Ignoring the writing on the wall is leading to fall in FDI as well. FDI’s have remained low on the sidelines of waiting for concrete action on – Tax (retroactive taxation, unclear rules), investment (FDI norms), and foreign exchange convertibility (Re -fully floating). This has prevented major investments coming in and kept the Rupee under pressure.
The RBI reports that FDI in India decreased to $ 1749 million in June,2015 from $ 3509 million in May. The FDI averaged $ 1078.97 million from 1995 until 2015, reaching an all time high of $ 5670 million in February, 2008 and a record low of minus $ 60 million in February, 2014.
The biggest bane of Indian economics has been Manmohanomics. It has made rich richer, increased the rich-poor gap and added the largest numbers below the poverty line. Today the country has the highest number of absolute poor with a family income of around Rs 5,000 a month while commodity prices skyrocket. Keeping such large numbers out of the market dampens the spirit of investors. The middle class owing to high prices are slipping to the near poverty line. All this once again add to the rupee woes.
Added to it is the increasing gold import as a safety against the falling rupee and uncertainties in economy. This again hurts the rupee.

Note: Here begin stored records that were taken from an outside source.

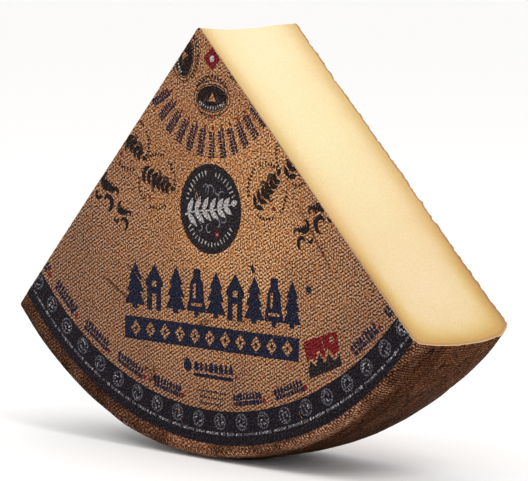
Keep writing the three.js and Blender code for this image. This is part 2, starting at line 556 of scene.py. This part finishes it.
across = add(tree, "ValToRGB", (across,), stops=(
    (0.0, "#FFFFFF"), (0.12, "#C8BEB8"), (0.18, "#E0D6D2"), (0.26, "#B8ACA5"), (0.33, "#F0E8E4"),
    (0.45, "#E4DEDA"), (0.62, "#D2C8C3"), (0.8, "#EAE4E2"), (1.0, "#E0D8D4"),
))
# The heel is paler towards the right-hand cut, and darker away from it
around = add(tree, "SeparateXYZ", (round_rim,), "X")
paler_to_right_cut = add(tree, "MapRange", (around, 140.0, 235.0, 0.68, 1.16))
for layer in (streak, groove, across, paler_to_right_cut):
    dark = add(tree, "Mix", {SHARE: 1.0, UNDER: dark, OVER: layer}, MIXED, **MULTIPLY)
# The front shoulder stays paler: partly rubbed, partly a painted highlight facing the front
bead = add(tree, "MapRange", (depth, 7.0, 14.0, 0.0, 1.0), interpolation_type="SMOOTHSTEP")
sides = add(tree, "Math", (bead, heel), operation="MULTIPLY", use_clamp=True)
colour = add(tree, "Mix", {SHARE: sides, UNDER: colour, OVER: dark}, MIXED, **MIX)
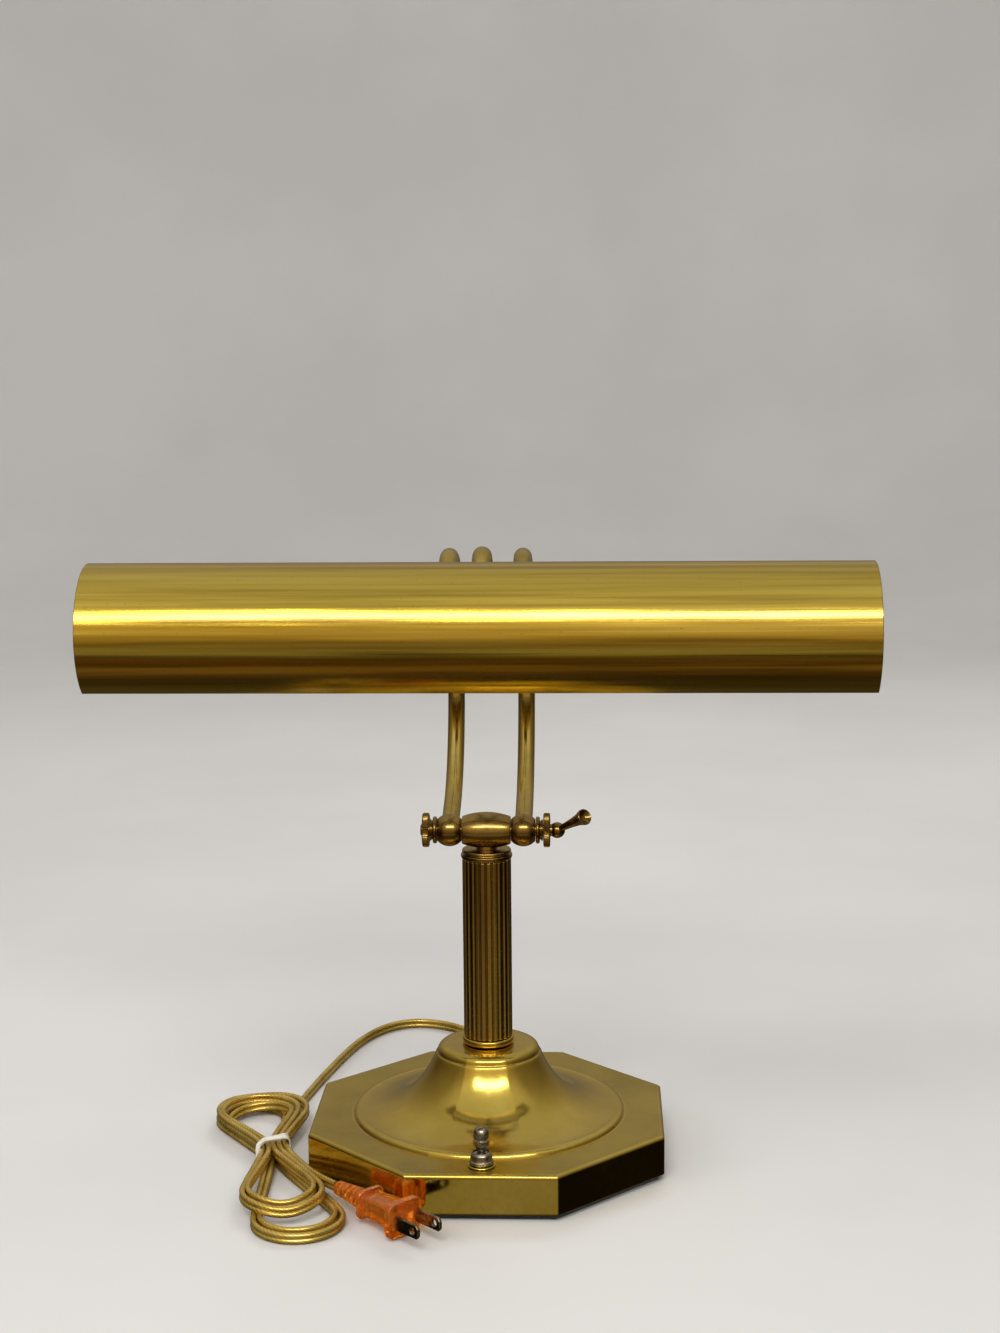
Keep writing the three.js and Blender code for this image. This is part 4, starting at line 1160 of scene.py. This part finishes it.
make_camera()
gold_vinyl = cord_vinyl()
rubber = clouded(
    "rubber_band", (300, 6, 0.55, 0.3), [(0.3, (0.60, 0.56, 0.49)), (0.6, (0.80, 0.77, 0.71))],
    (900, 4), 8e-5, Roughness=0.62, Subsurface_Weight=0.1, Subsurface_Scale=0.001)
amber_plastic = clouded(
    "amber_plastic", (160, 4, 0.55, 0.4),
    [(0.3, (0.88, 0.21, 0.011)), (0.55, (0.96, 0.29, 0.02)), (0.8, (1.0, 0.38, 0.045))],
    (300, 2), 1e-5, gloss=(0.10, 0.22), IOR=1.5, Transmission_Weight=0.85, Coat_Weight=0.6,
    Coat_Roughness=0.08)
dull_nickel = worn_nickel("blade_metal", (0.10, 0.08, 0.05), (0.48, 0.42, 0.32))

cord, cord_path = make_cord(gold_vinyl)
tie = make_tie(rubber)
plug_pieces = make_plug(amber_plastic, dull_nickel)
make_bushing(gold_vinyl)
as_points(cord_path)

make_studio()

polished_brass = brass(
    "polished_brass", (0.60, 0.42, 0.06), (0.72, 0.52, 0.08), (0.82, 0.62, 0.13), (0.10, 0.20))
satin_brass = brass(
    "satin_brass", (0.46, 0.32, 0.035), (0.58, 0.42, 0.05), (0.68, 0.50, 0.08), (0.26, 0.40),
    grain=(40, 900, 900))
brushed_brass = brass(
    "brushed_brass", (0.44, 0.29, 0.025), (0.72, 0.51, 0.06), (0.86, 0.65, 0.12), (0.12, 0.24),
    cloud_scale=(3, 170, 170), grain=(4, 1500, 1500), grain_depth=2.5e-5, wave=(4, 80, 80), wave_depth=8e-4)
tube_brass = brass(
    "tube_brass", (0.42, 0.27, 0.04), (0.60, 0.42, 0.08), (0.74, 0.55, 0.14), (0.08, 0.18), tarnish=0.2)
aged_brass = brass(
    "aged_brass", (0.20, 0.115, 0.02), (0.34, 0.21, 0.042), (0.50, 0.34, 0.08), (0.14, 0.28), tarnish=0.5)
# The column's flutes hold brown tarnish, and its upper half is darkened by a painted shadow of the shade.
column_brass = brass(
    "column_brass", (0.42, 0.26, 0.045), (0.60, 0.39, 0.075), (0.76, 0.54, 0.11), (0.14, 0.28),
    tarnish=0.15, cloud_scale=(110, 110, 9), shaded=flute_patina_and_painted_shadow)
bright_nickel = worn_nickel("worn_nickel", (0.13, 0.11, 0.08), (0.58, 0.54, 0.47))
steel = clouded(
    "zinc_steel", (200, 5), [(0.3, (0.36, 0.37, 0.38)), (0.7, (0.58, 0.58, 0.58))],
    (1200, 2), 6e-6, gloss=(0.32, 0.5), Metallic=1)
iron = clouded(
    "cast_iron", (260, 8, 0.7), [(0.3, (0.035, 0.034, 0.033)), (0.7, (0.11, 0.10, 0.095))],
    None, 3e-4, gloss=(0.7, 0.9), Metallic=0.6)
phenolic = clouded(
    "moulded_phenolic", (300, 4), [(0.3, (0.012, 0.010, 0.008)), (0.7, (0.035, 0.028, 0.022))],
    None, 2e-5, gloss=(0.35, 0.5))
porcelain = clouded(
    "glazed_porcelain", (90, 5), [(0.3, (0.70, 0.67, 0.60)), (0.7, (0.83, 0.81, 0.76))],
    (250, 2), 3e-5, Roughness=0.2, Coat_Weight=0.5, Coat_Roughness=0.08)
enamel = clouded(
    "white_enamel", (35, 6), [(0.3, (0.70, 0.68, 0.61)), (0.7, (0.82, 0.80, 0.75))],
    (700, 3), 2e-5, gloss=(0.32, 0.48), Coat_Weight=0.2)
frosted_glass = clouded(
    "frosted_glass", (240, 5), [(0.3, (0.84, 0.83, 0.79)), (0.7, (0.93, 0.92, 0.89))],
    (1500, 3), 1e-5, gloss=(0.34, 0.5), Transmission_Weight=0.25, IOR=1.45, Coat_Weight=0.3)

make_base_shell(polished_brass, satin_brass)
make_column(column_brass, aged_brass, polished_brass)
stand_in("lower_knuckle_barrel", knuckle_barrel(4.7, 11, -1), LOWER_KNUCKLE, aged_brass)
make_knuckle("lower", LOWER_KNUCKLE, aged_brass)
make_knuckle("upper", UPPER_KNUCKLE, aged_brass)
make_arms(tube_brass)
make_bolts(aged_brass, steel)
make_switch(bright_nickel, polished_brass)
make_shade(brushed_brass, satin_brass, enamel)
make_neck(tube_brass, aged_brass, steel)
make_bulbs(porcelain, bright_nickel, frosted_glass, steel)

# The CAD pieces that keep their shapes: the pad underneath and what is out of sight inside.
KEPT_PIECES = {
    "base_pad": dark_felt(), "base_weight": iron, "lamp_pipe": steel, "pipe_washer": steel,
    "pipe_nut": steel, "switch_body": phenolic, "switch_bushing": steel, "neck_nipple": steel,
    "inner_lead": gold_vinyl,
}
for node, material in KEPT_PIECES.items():
    for slot in frame["nodes"][node].material_slots:
        slot.material = material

It appears that over the years the economy has been not much of concern for the governments. The political class is too dependent on bureaucrats who may be wise but lacks the wisdom. It is leading to ad hoc decisions, which further complicate the course.
The Narendra Modi government has many knowledgeable people in the party fold. They have ingenious ideas and can suggest how to break away from the pernicious anti-people Manmohanomics and make rupee stronger.
It needs a paradigm shift, a bold step to take the economy on a different pro-people path with a view to strengthening the fundamentals of Indian economy. It would call for drastic real changes to empower the people, agriculture, industry and start activities in all spheres. The country is awaiting Modi to break from the past and lead to that paradigm shift.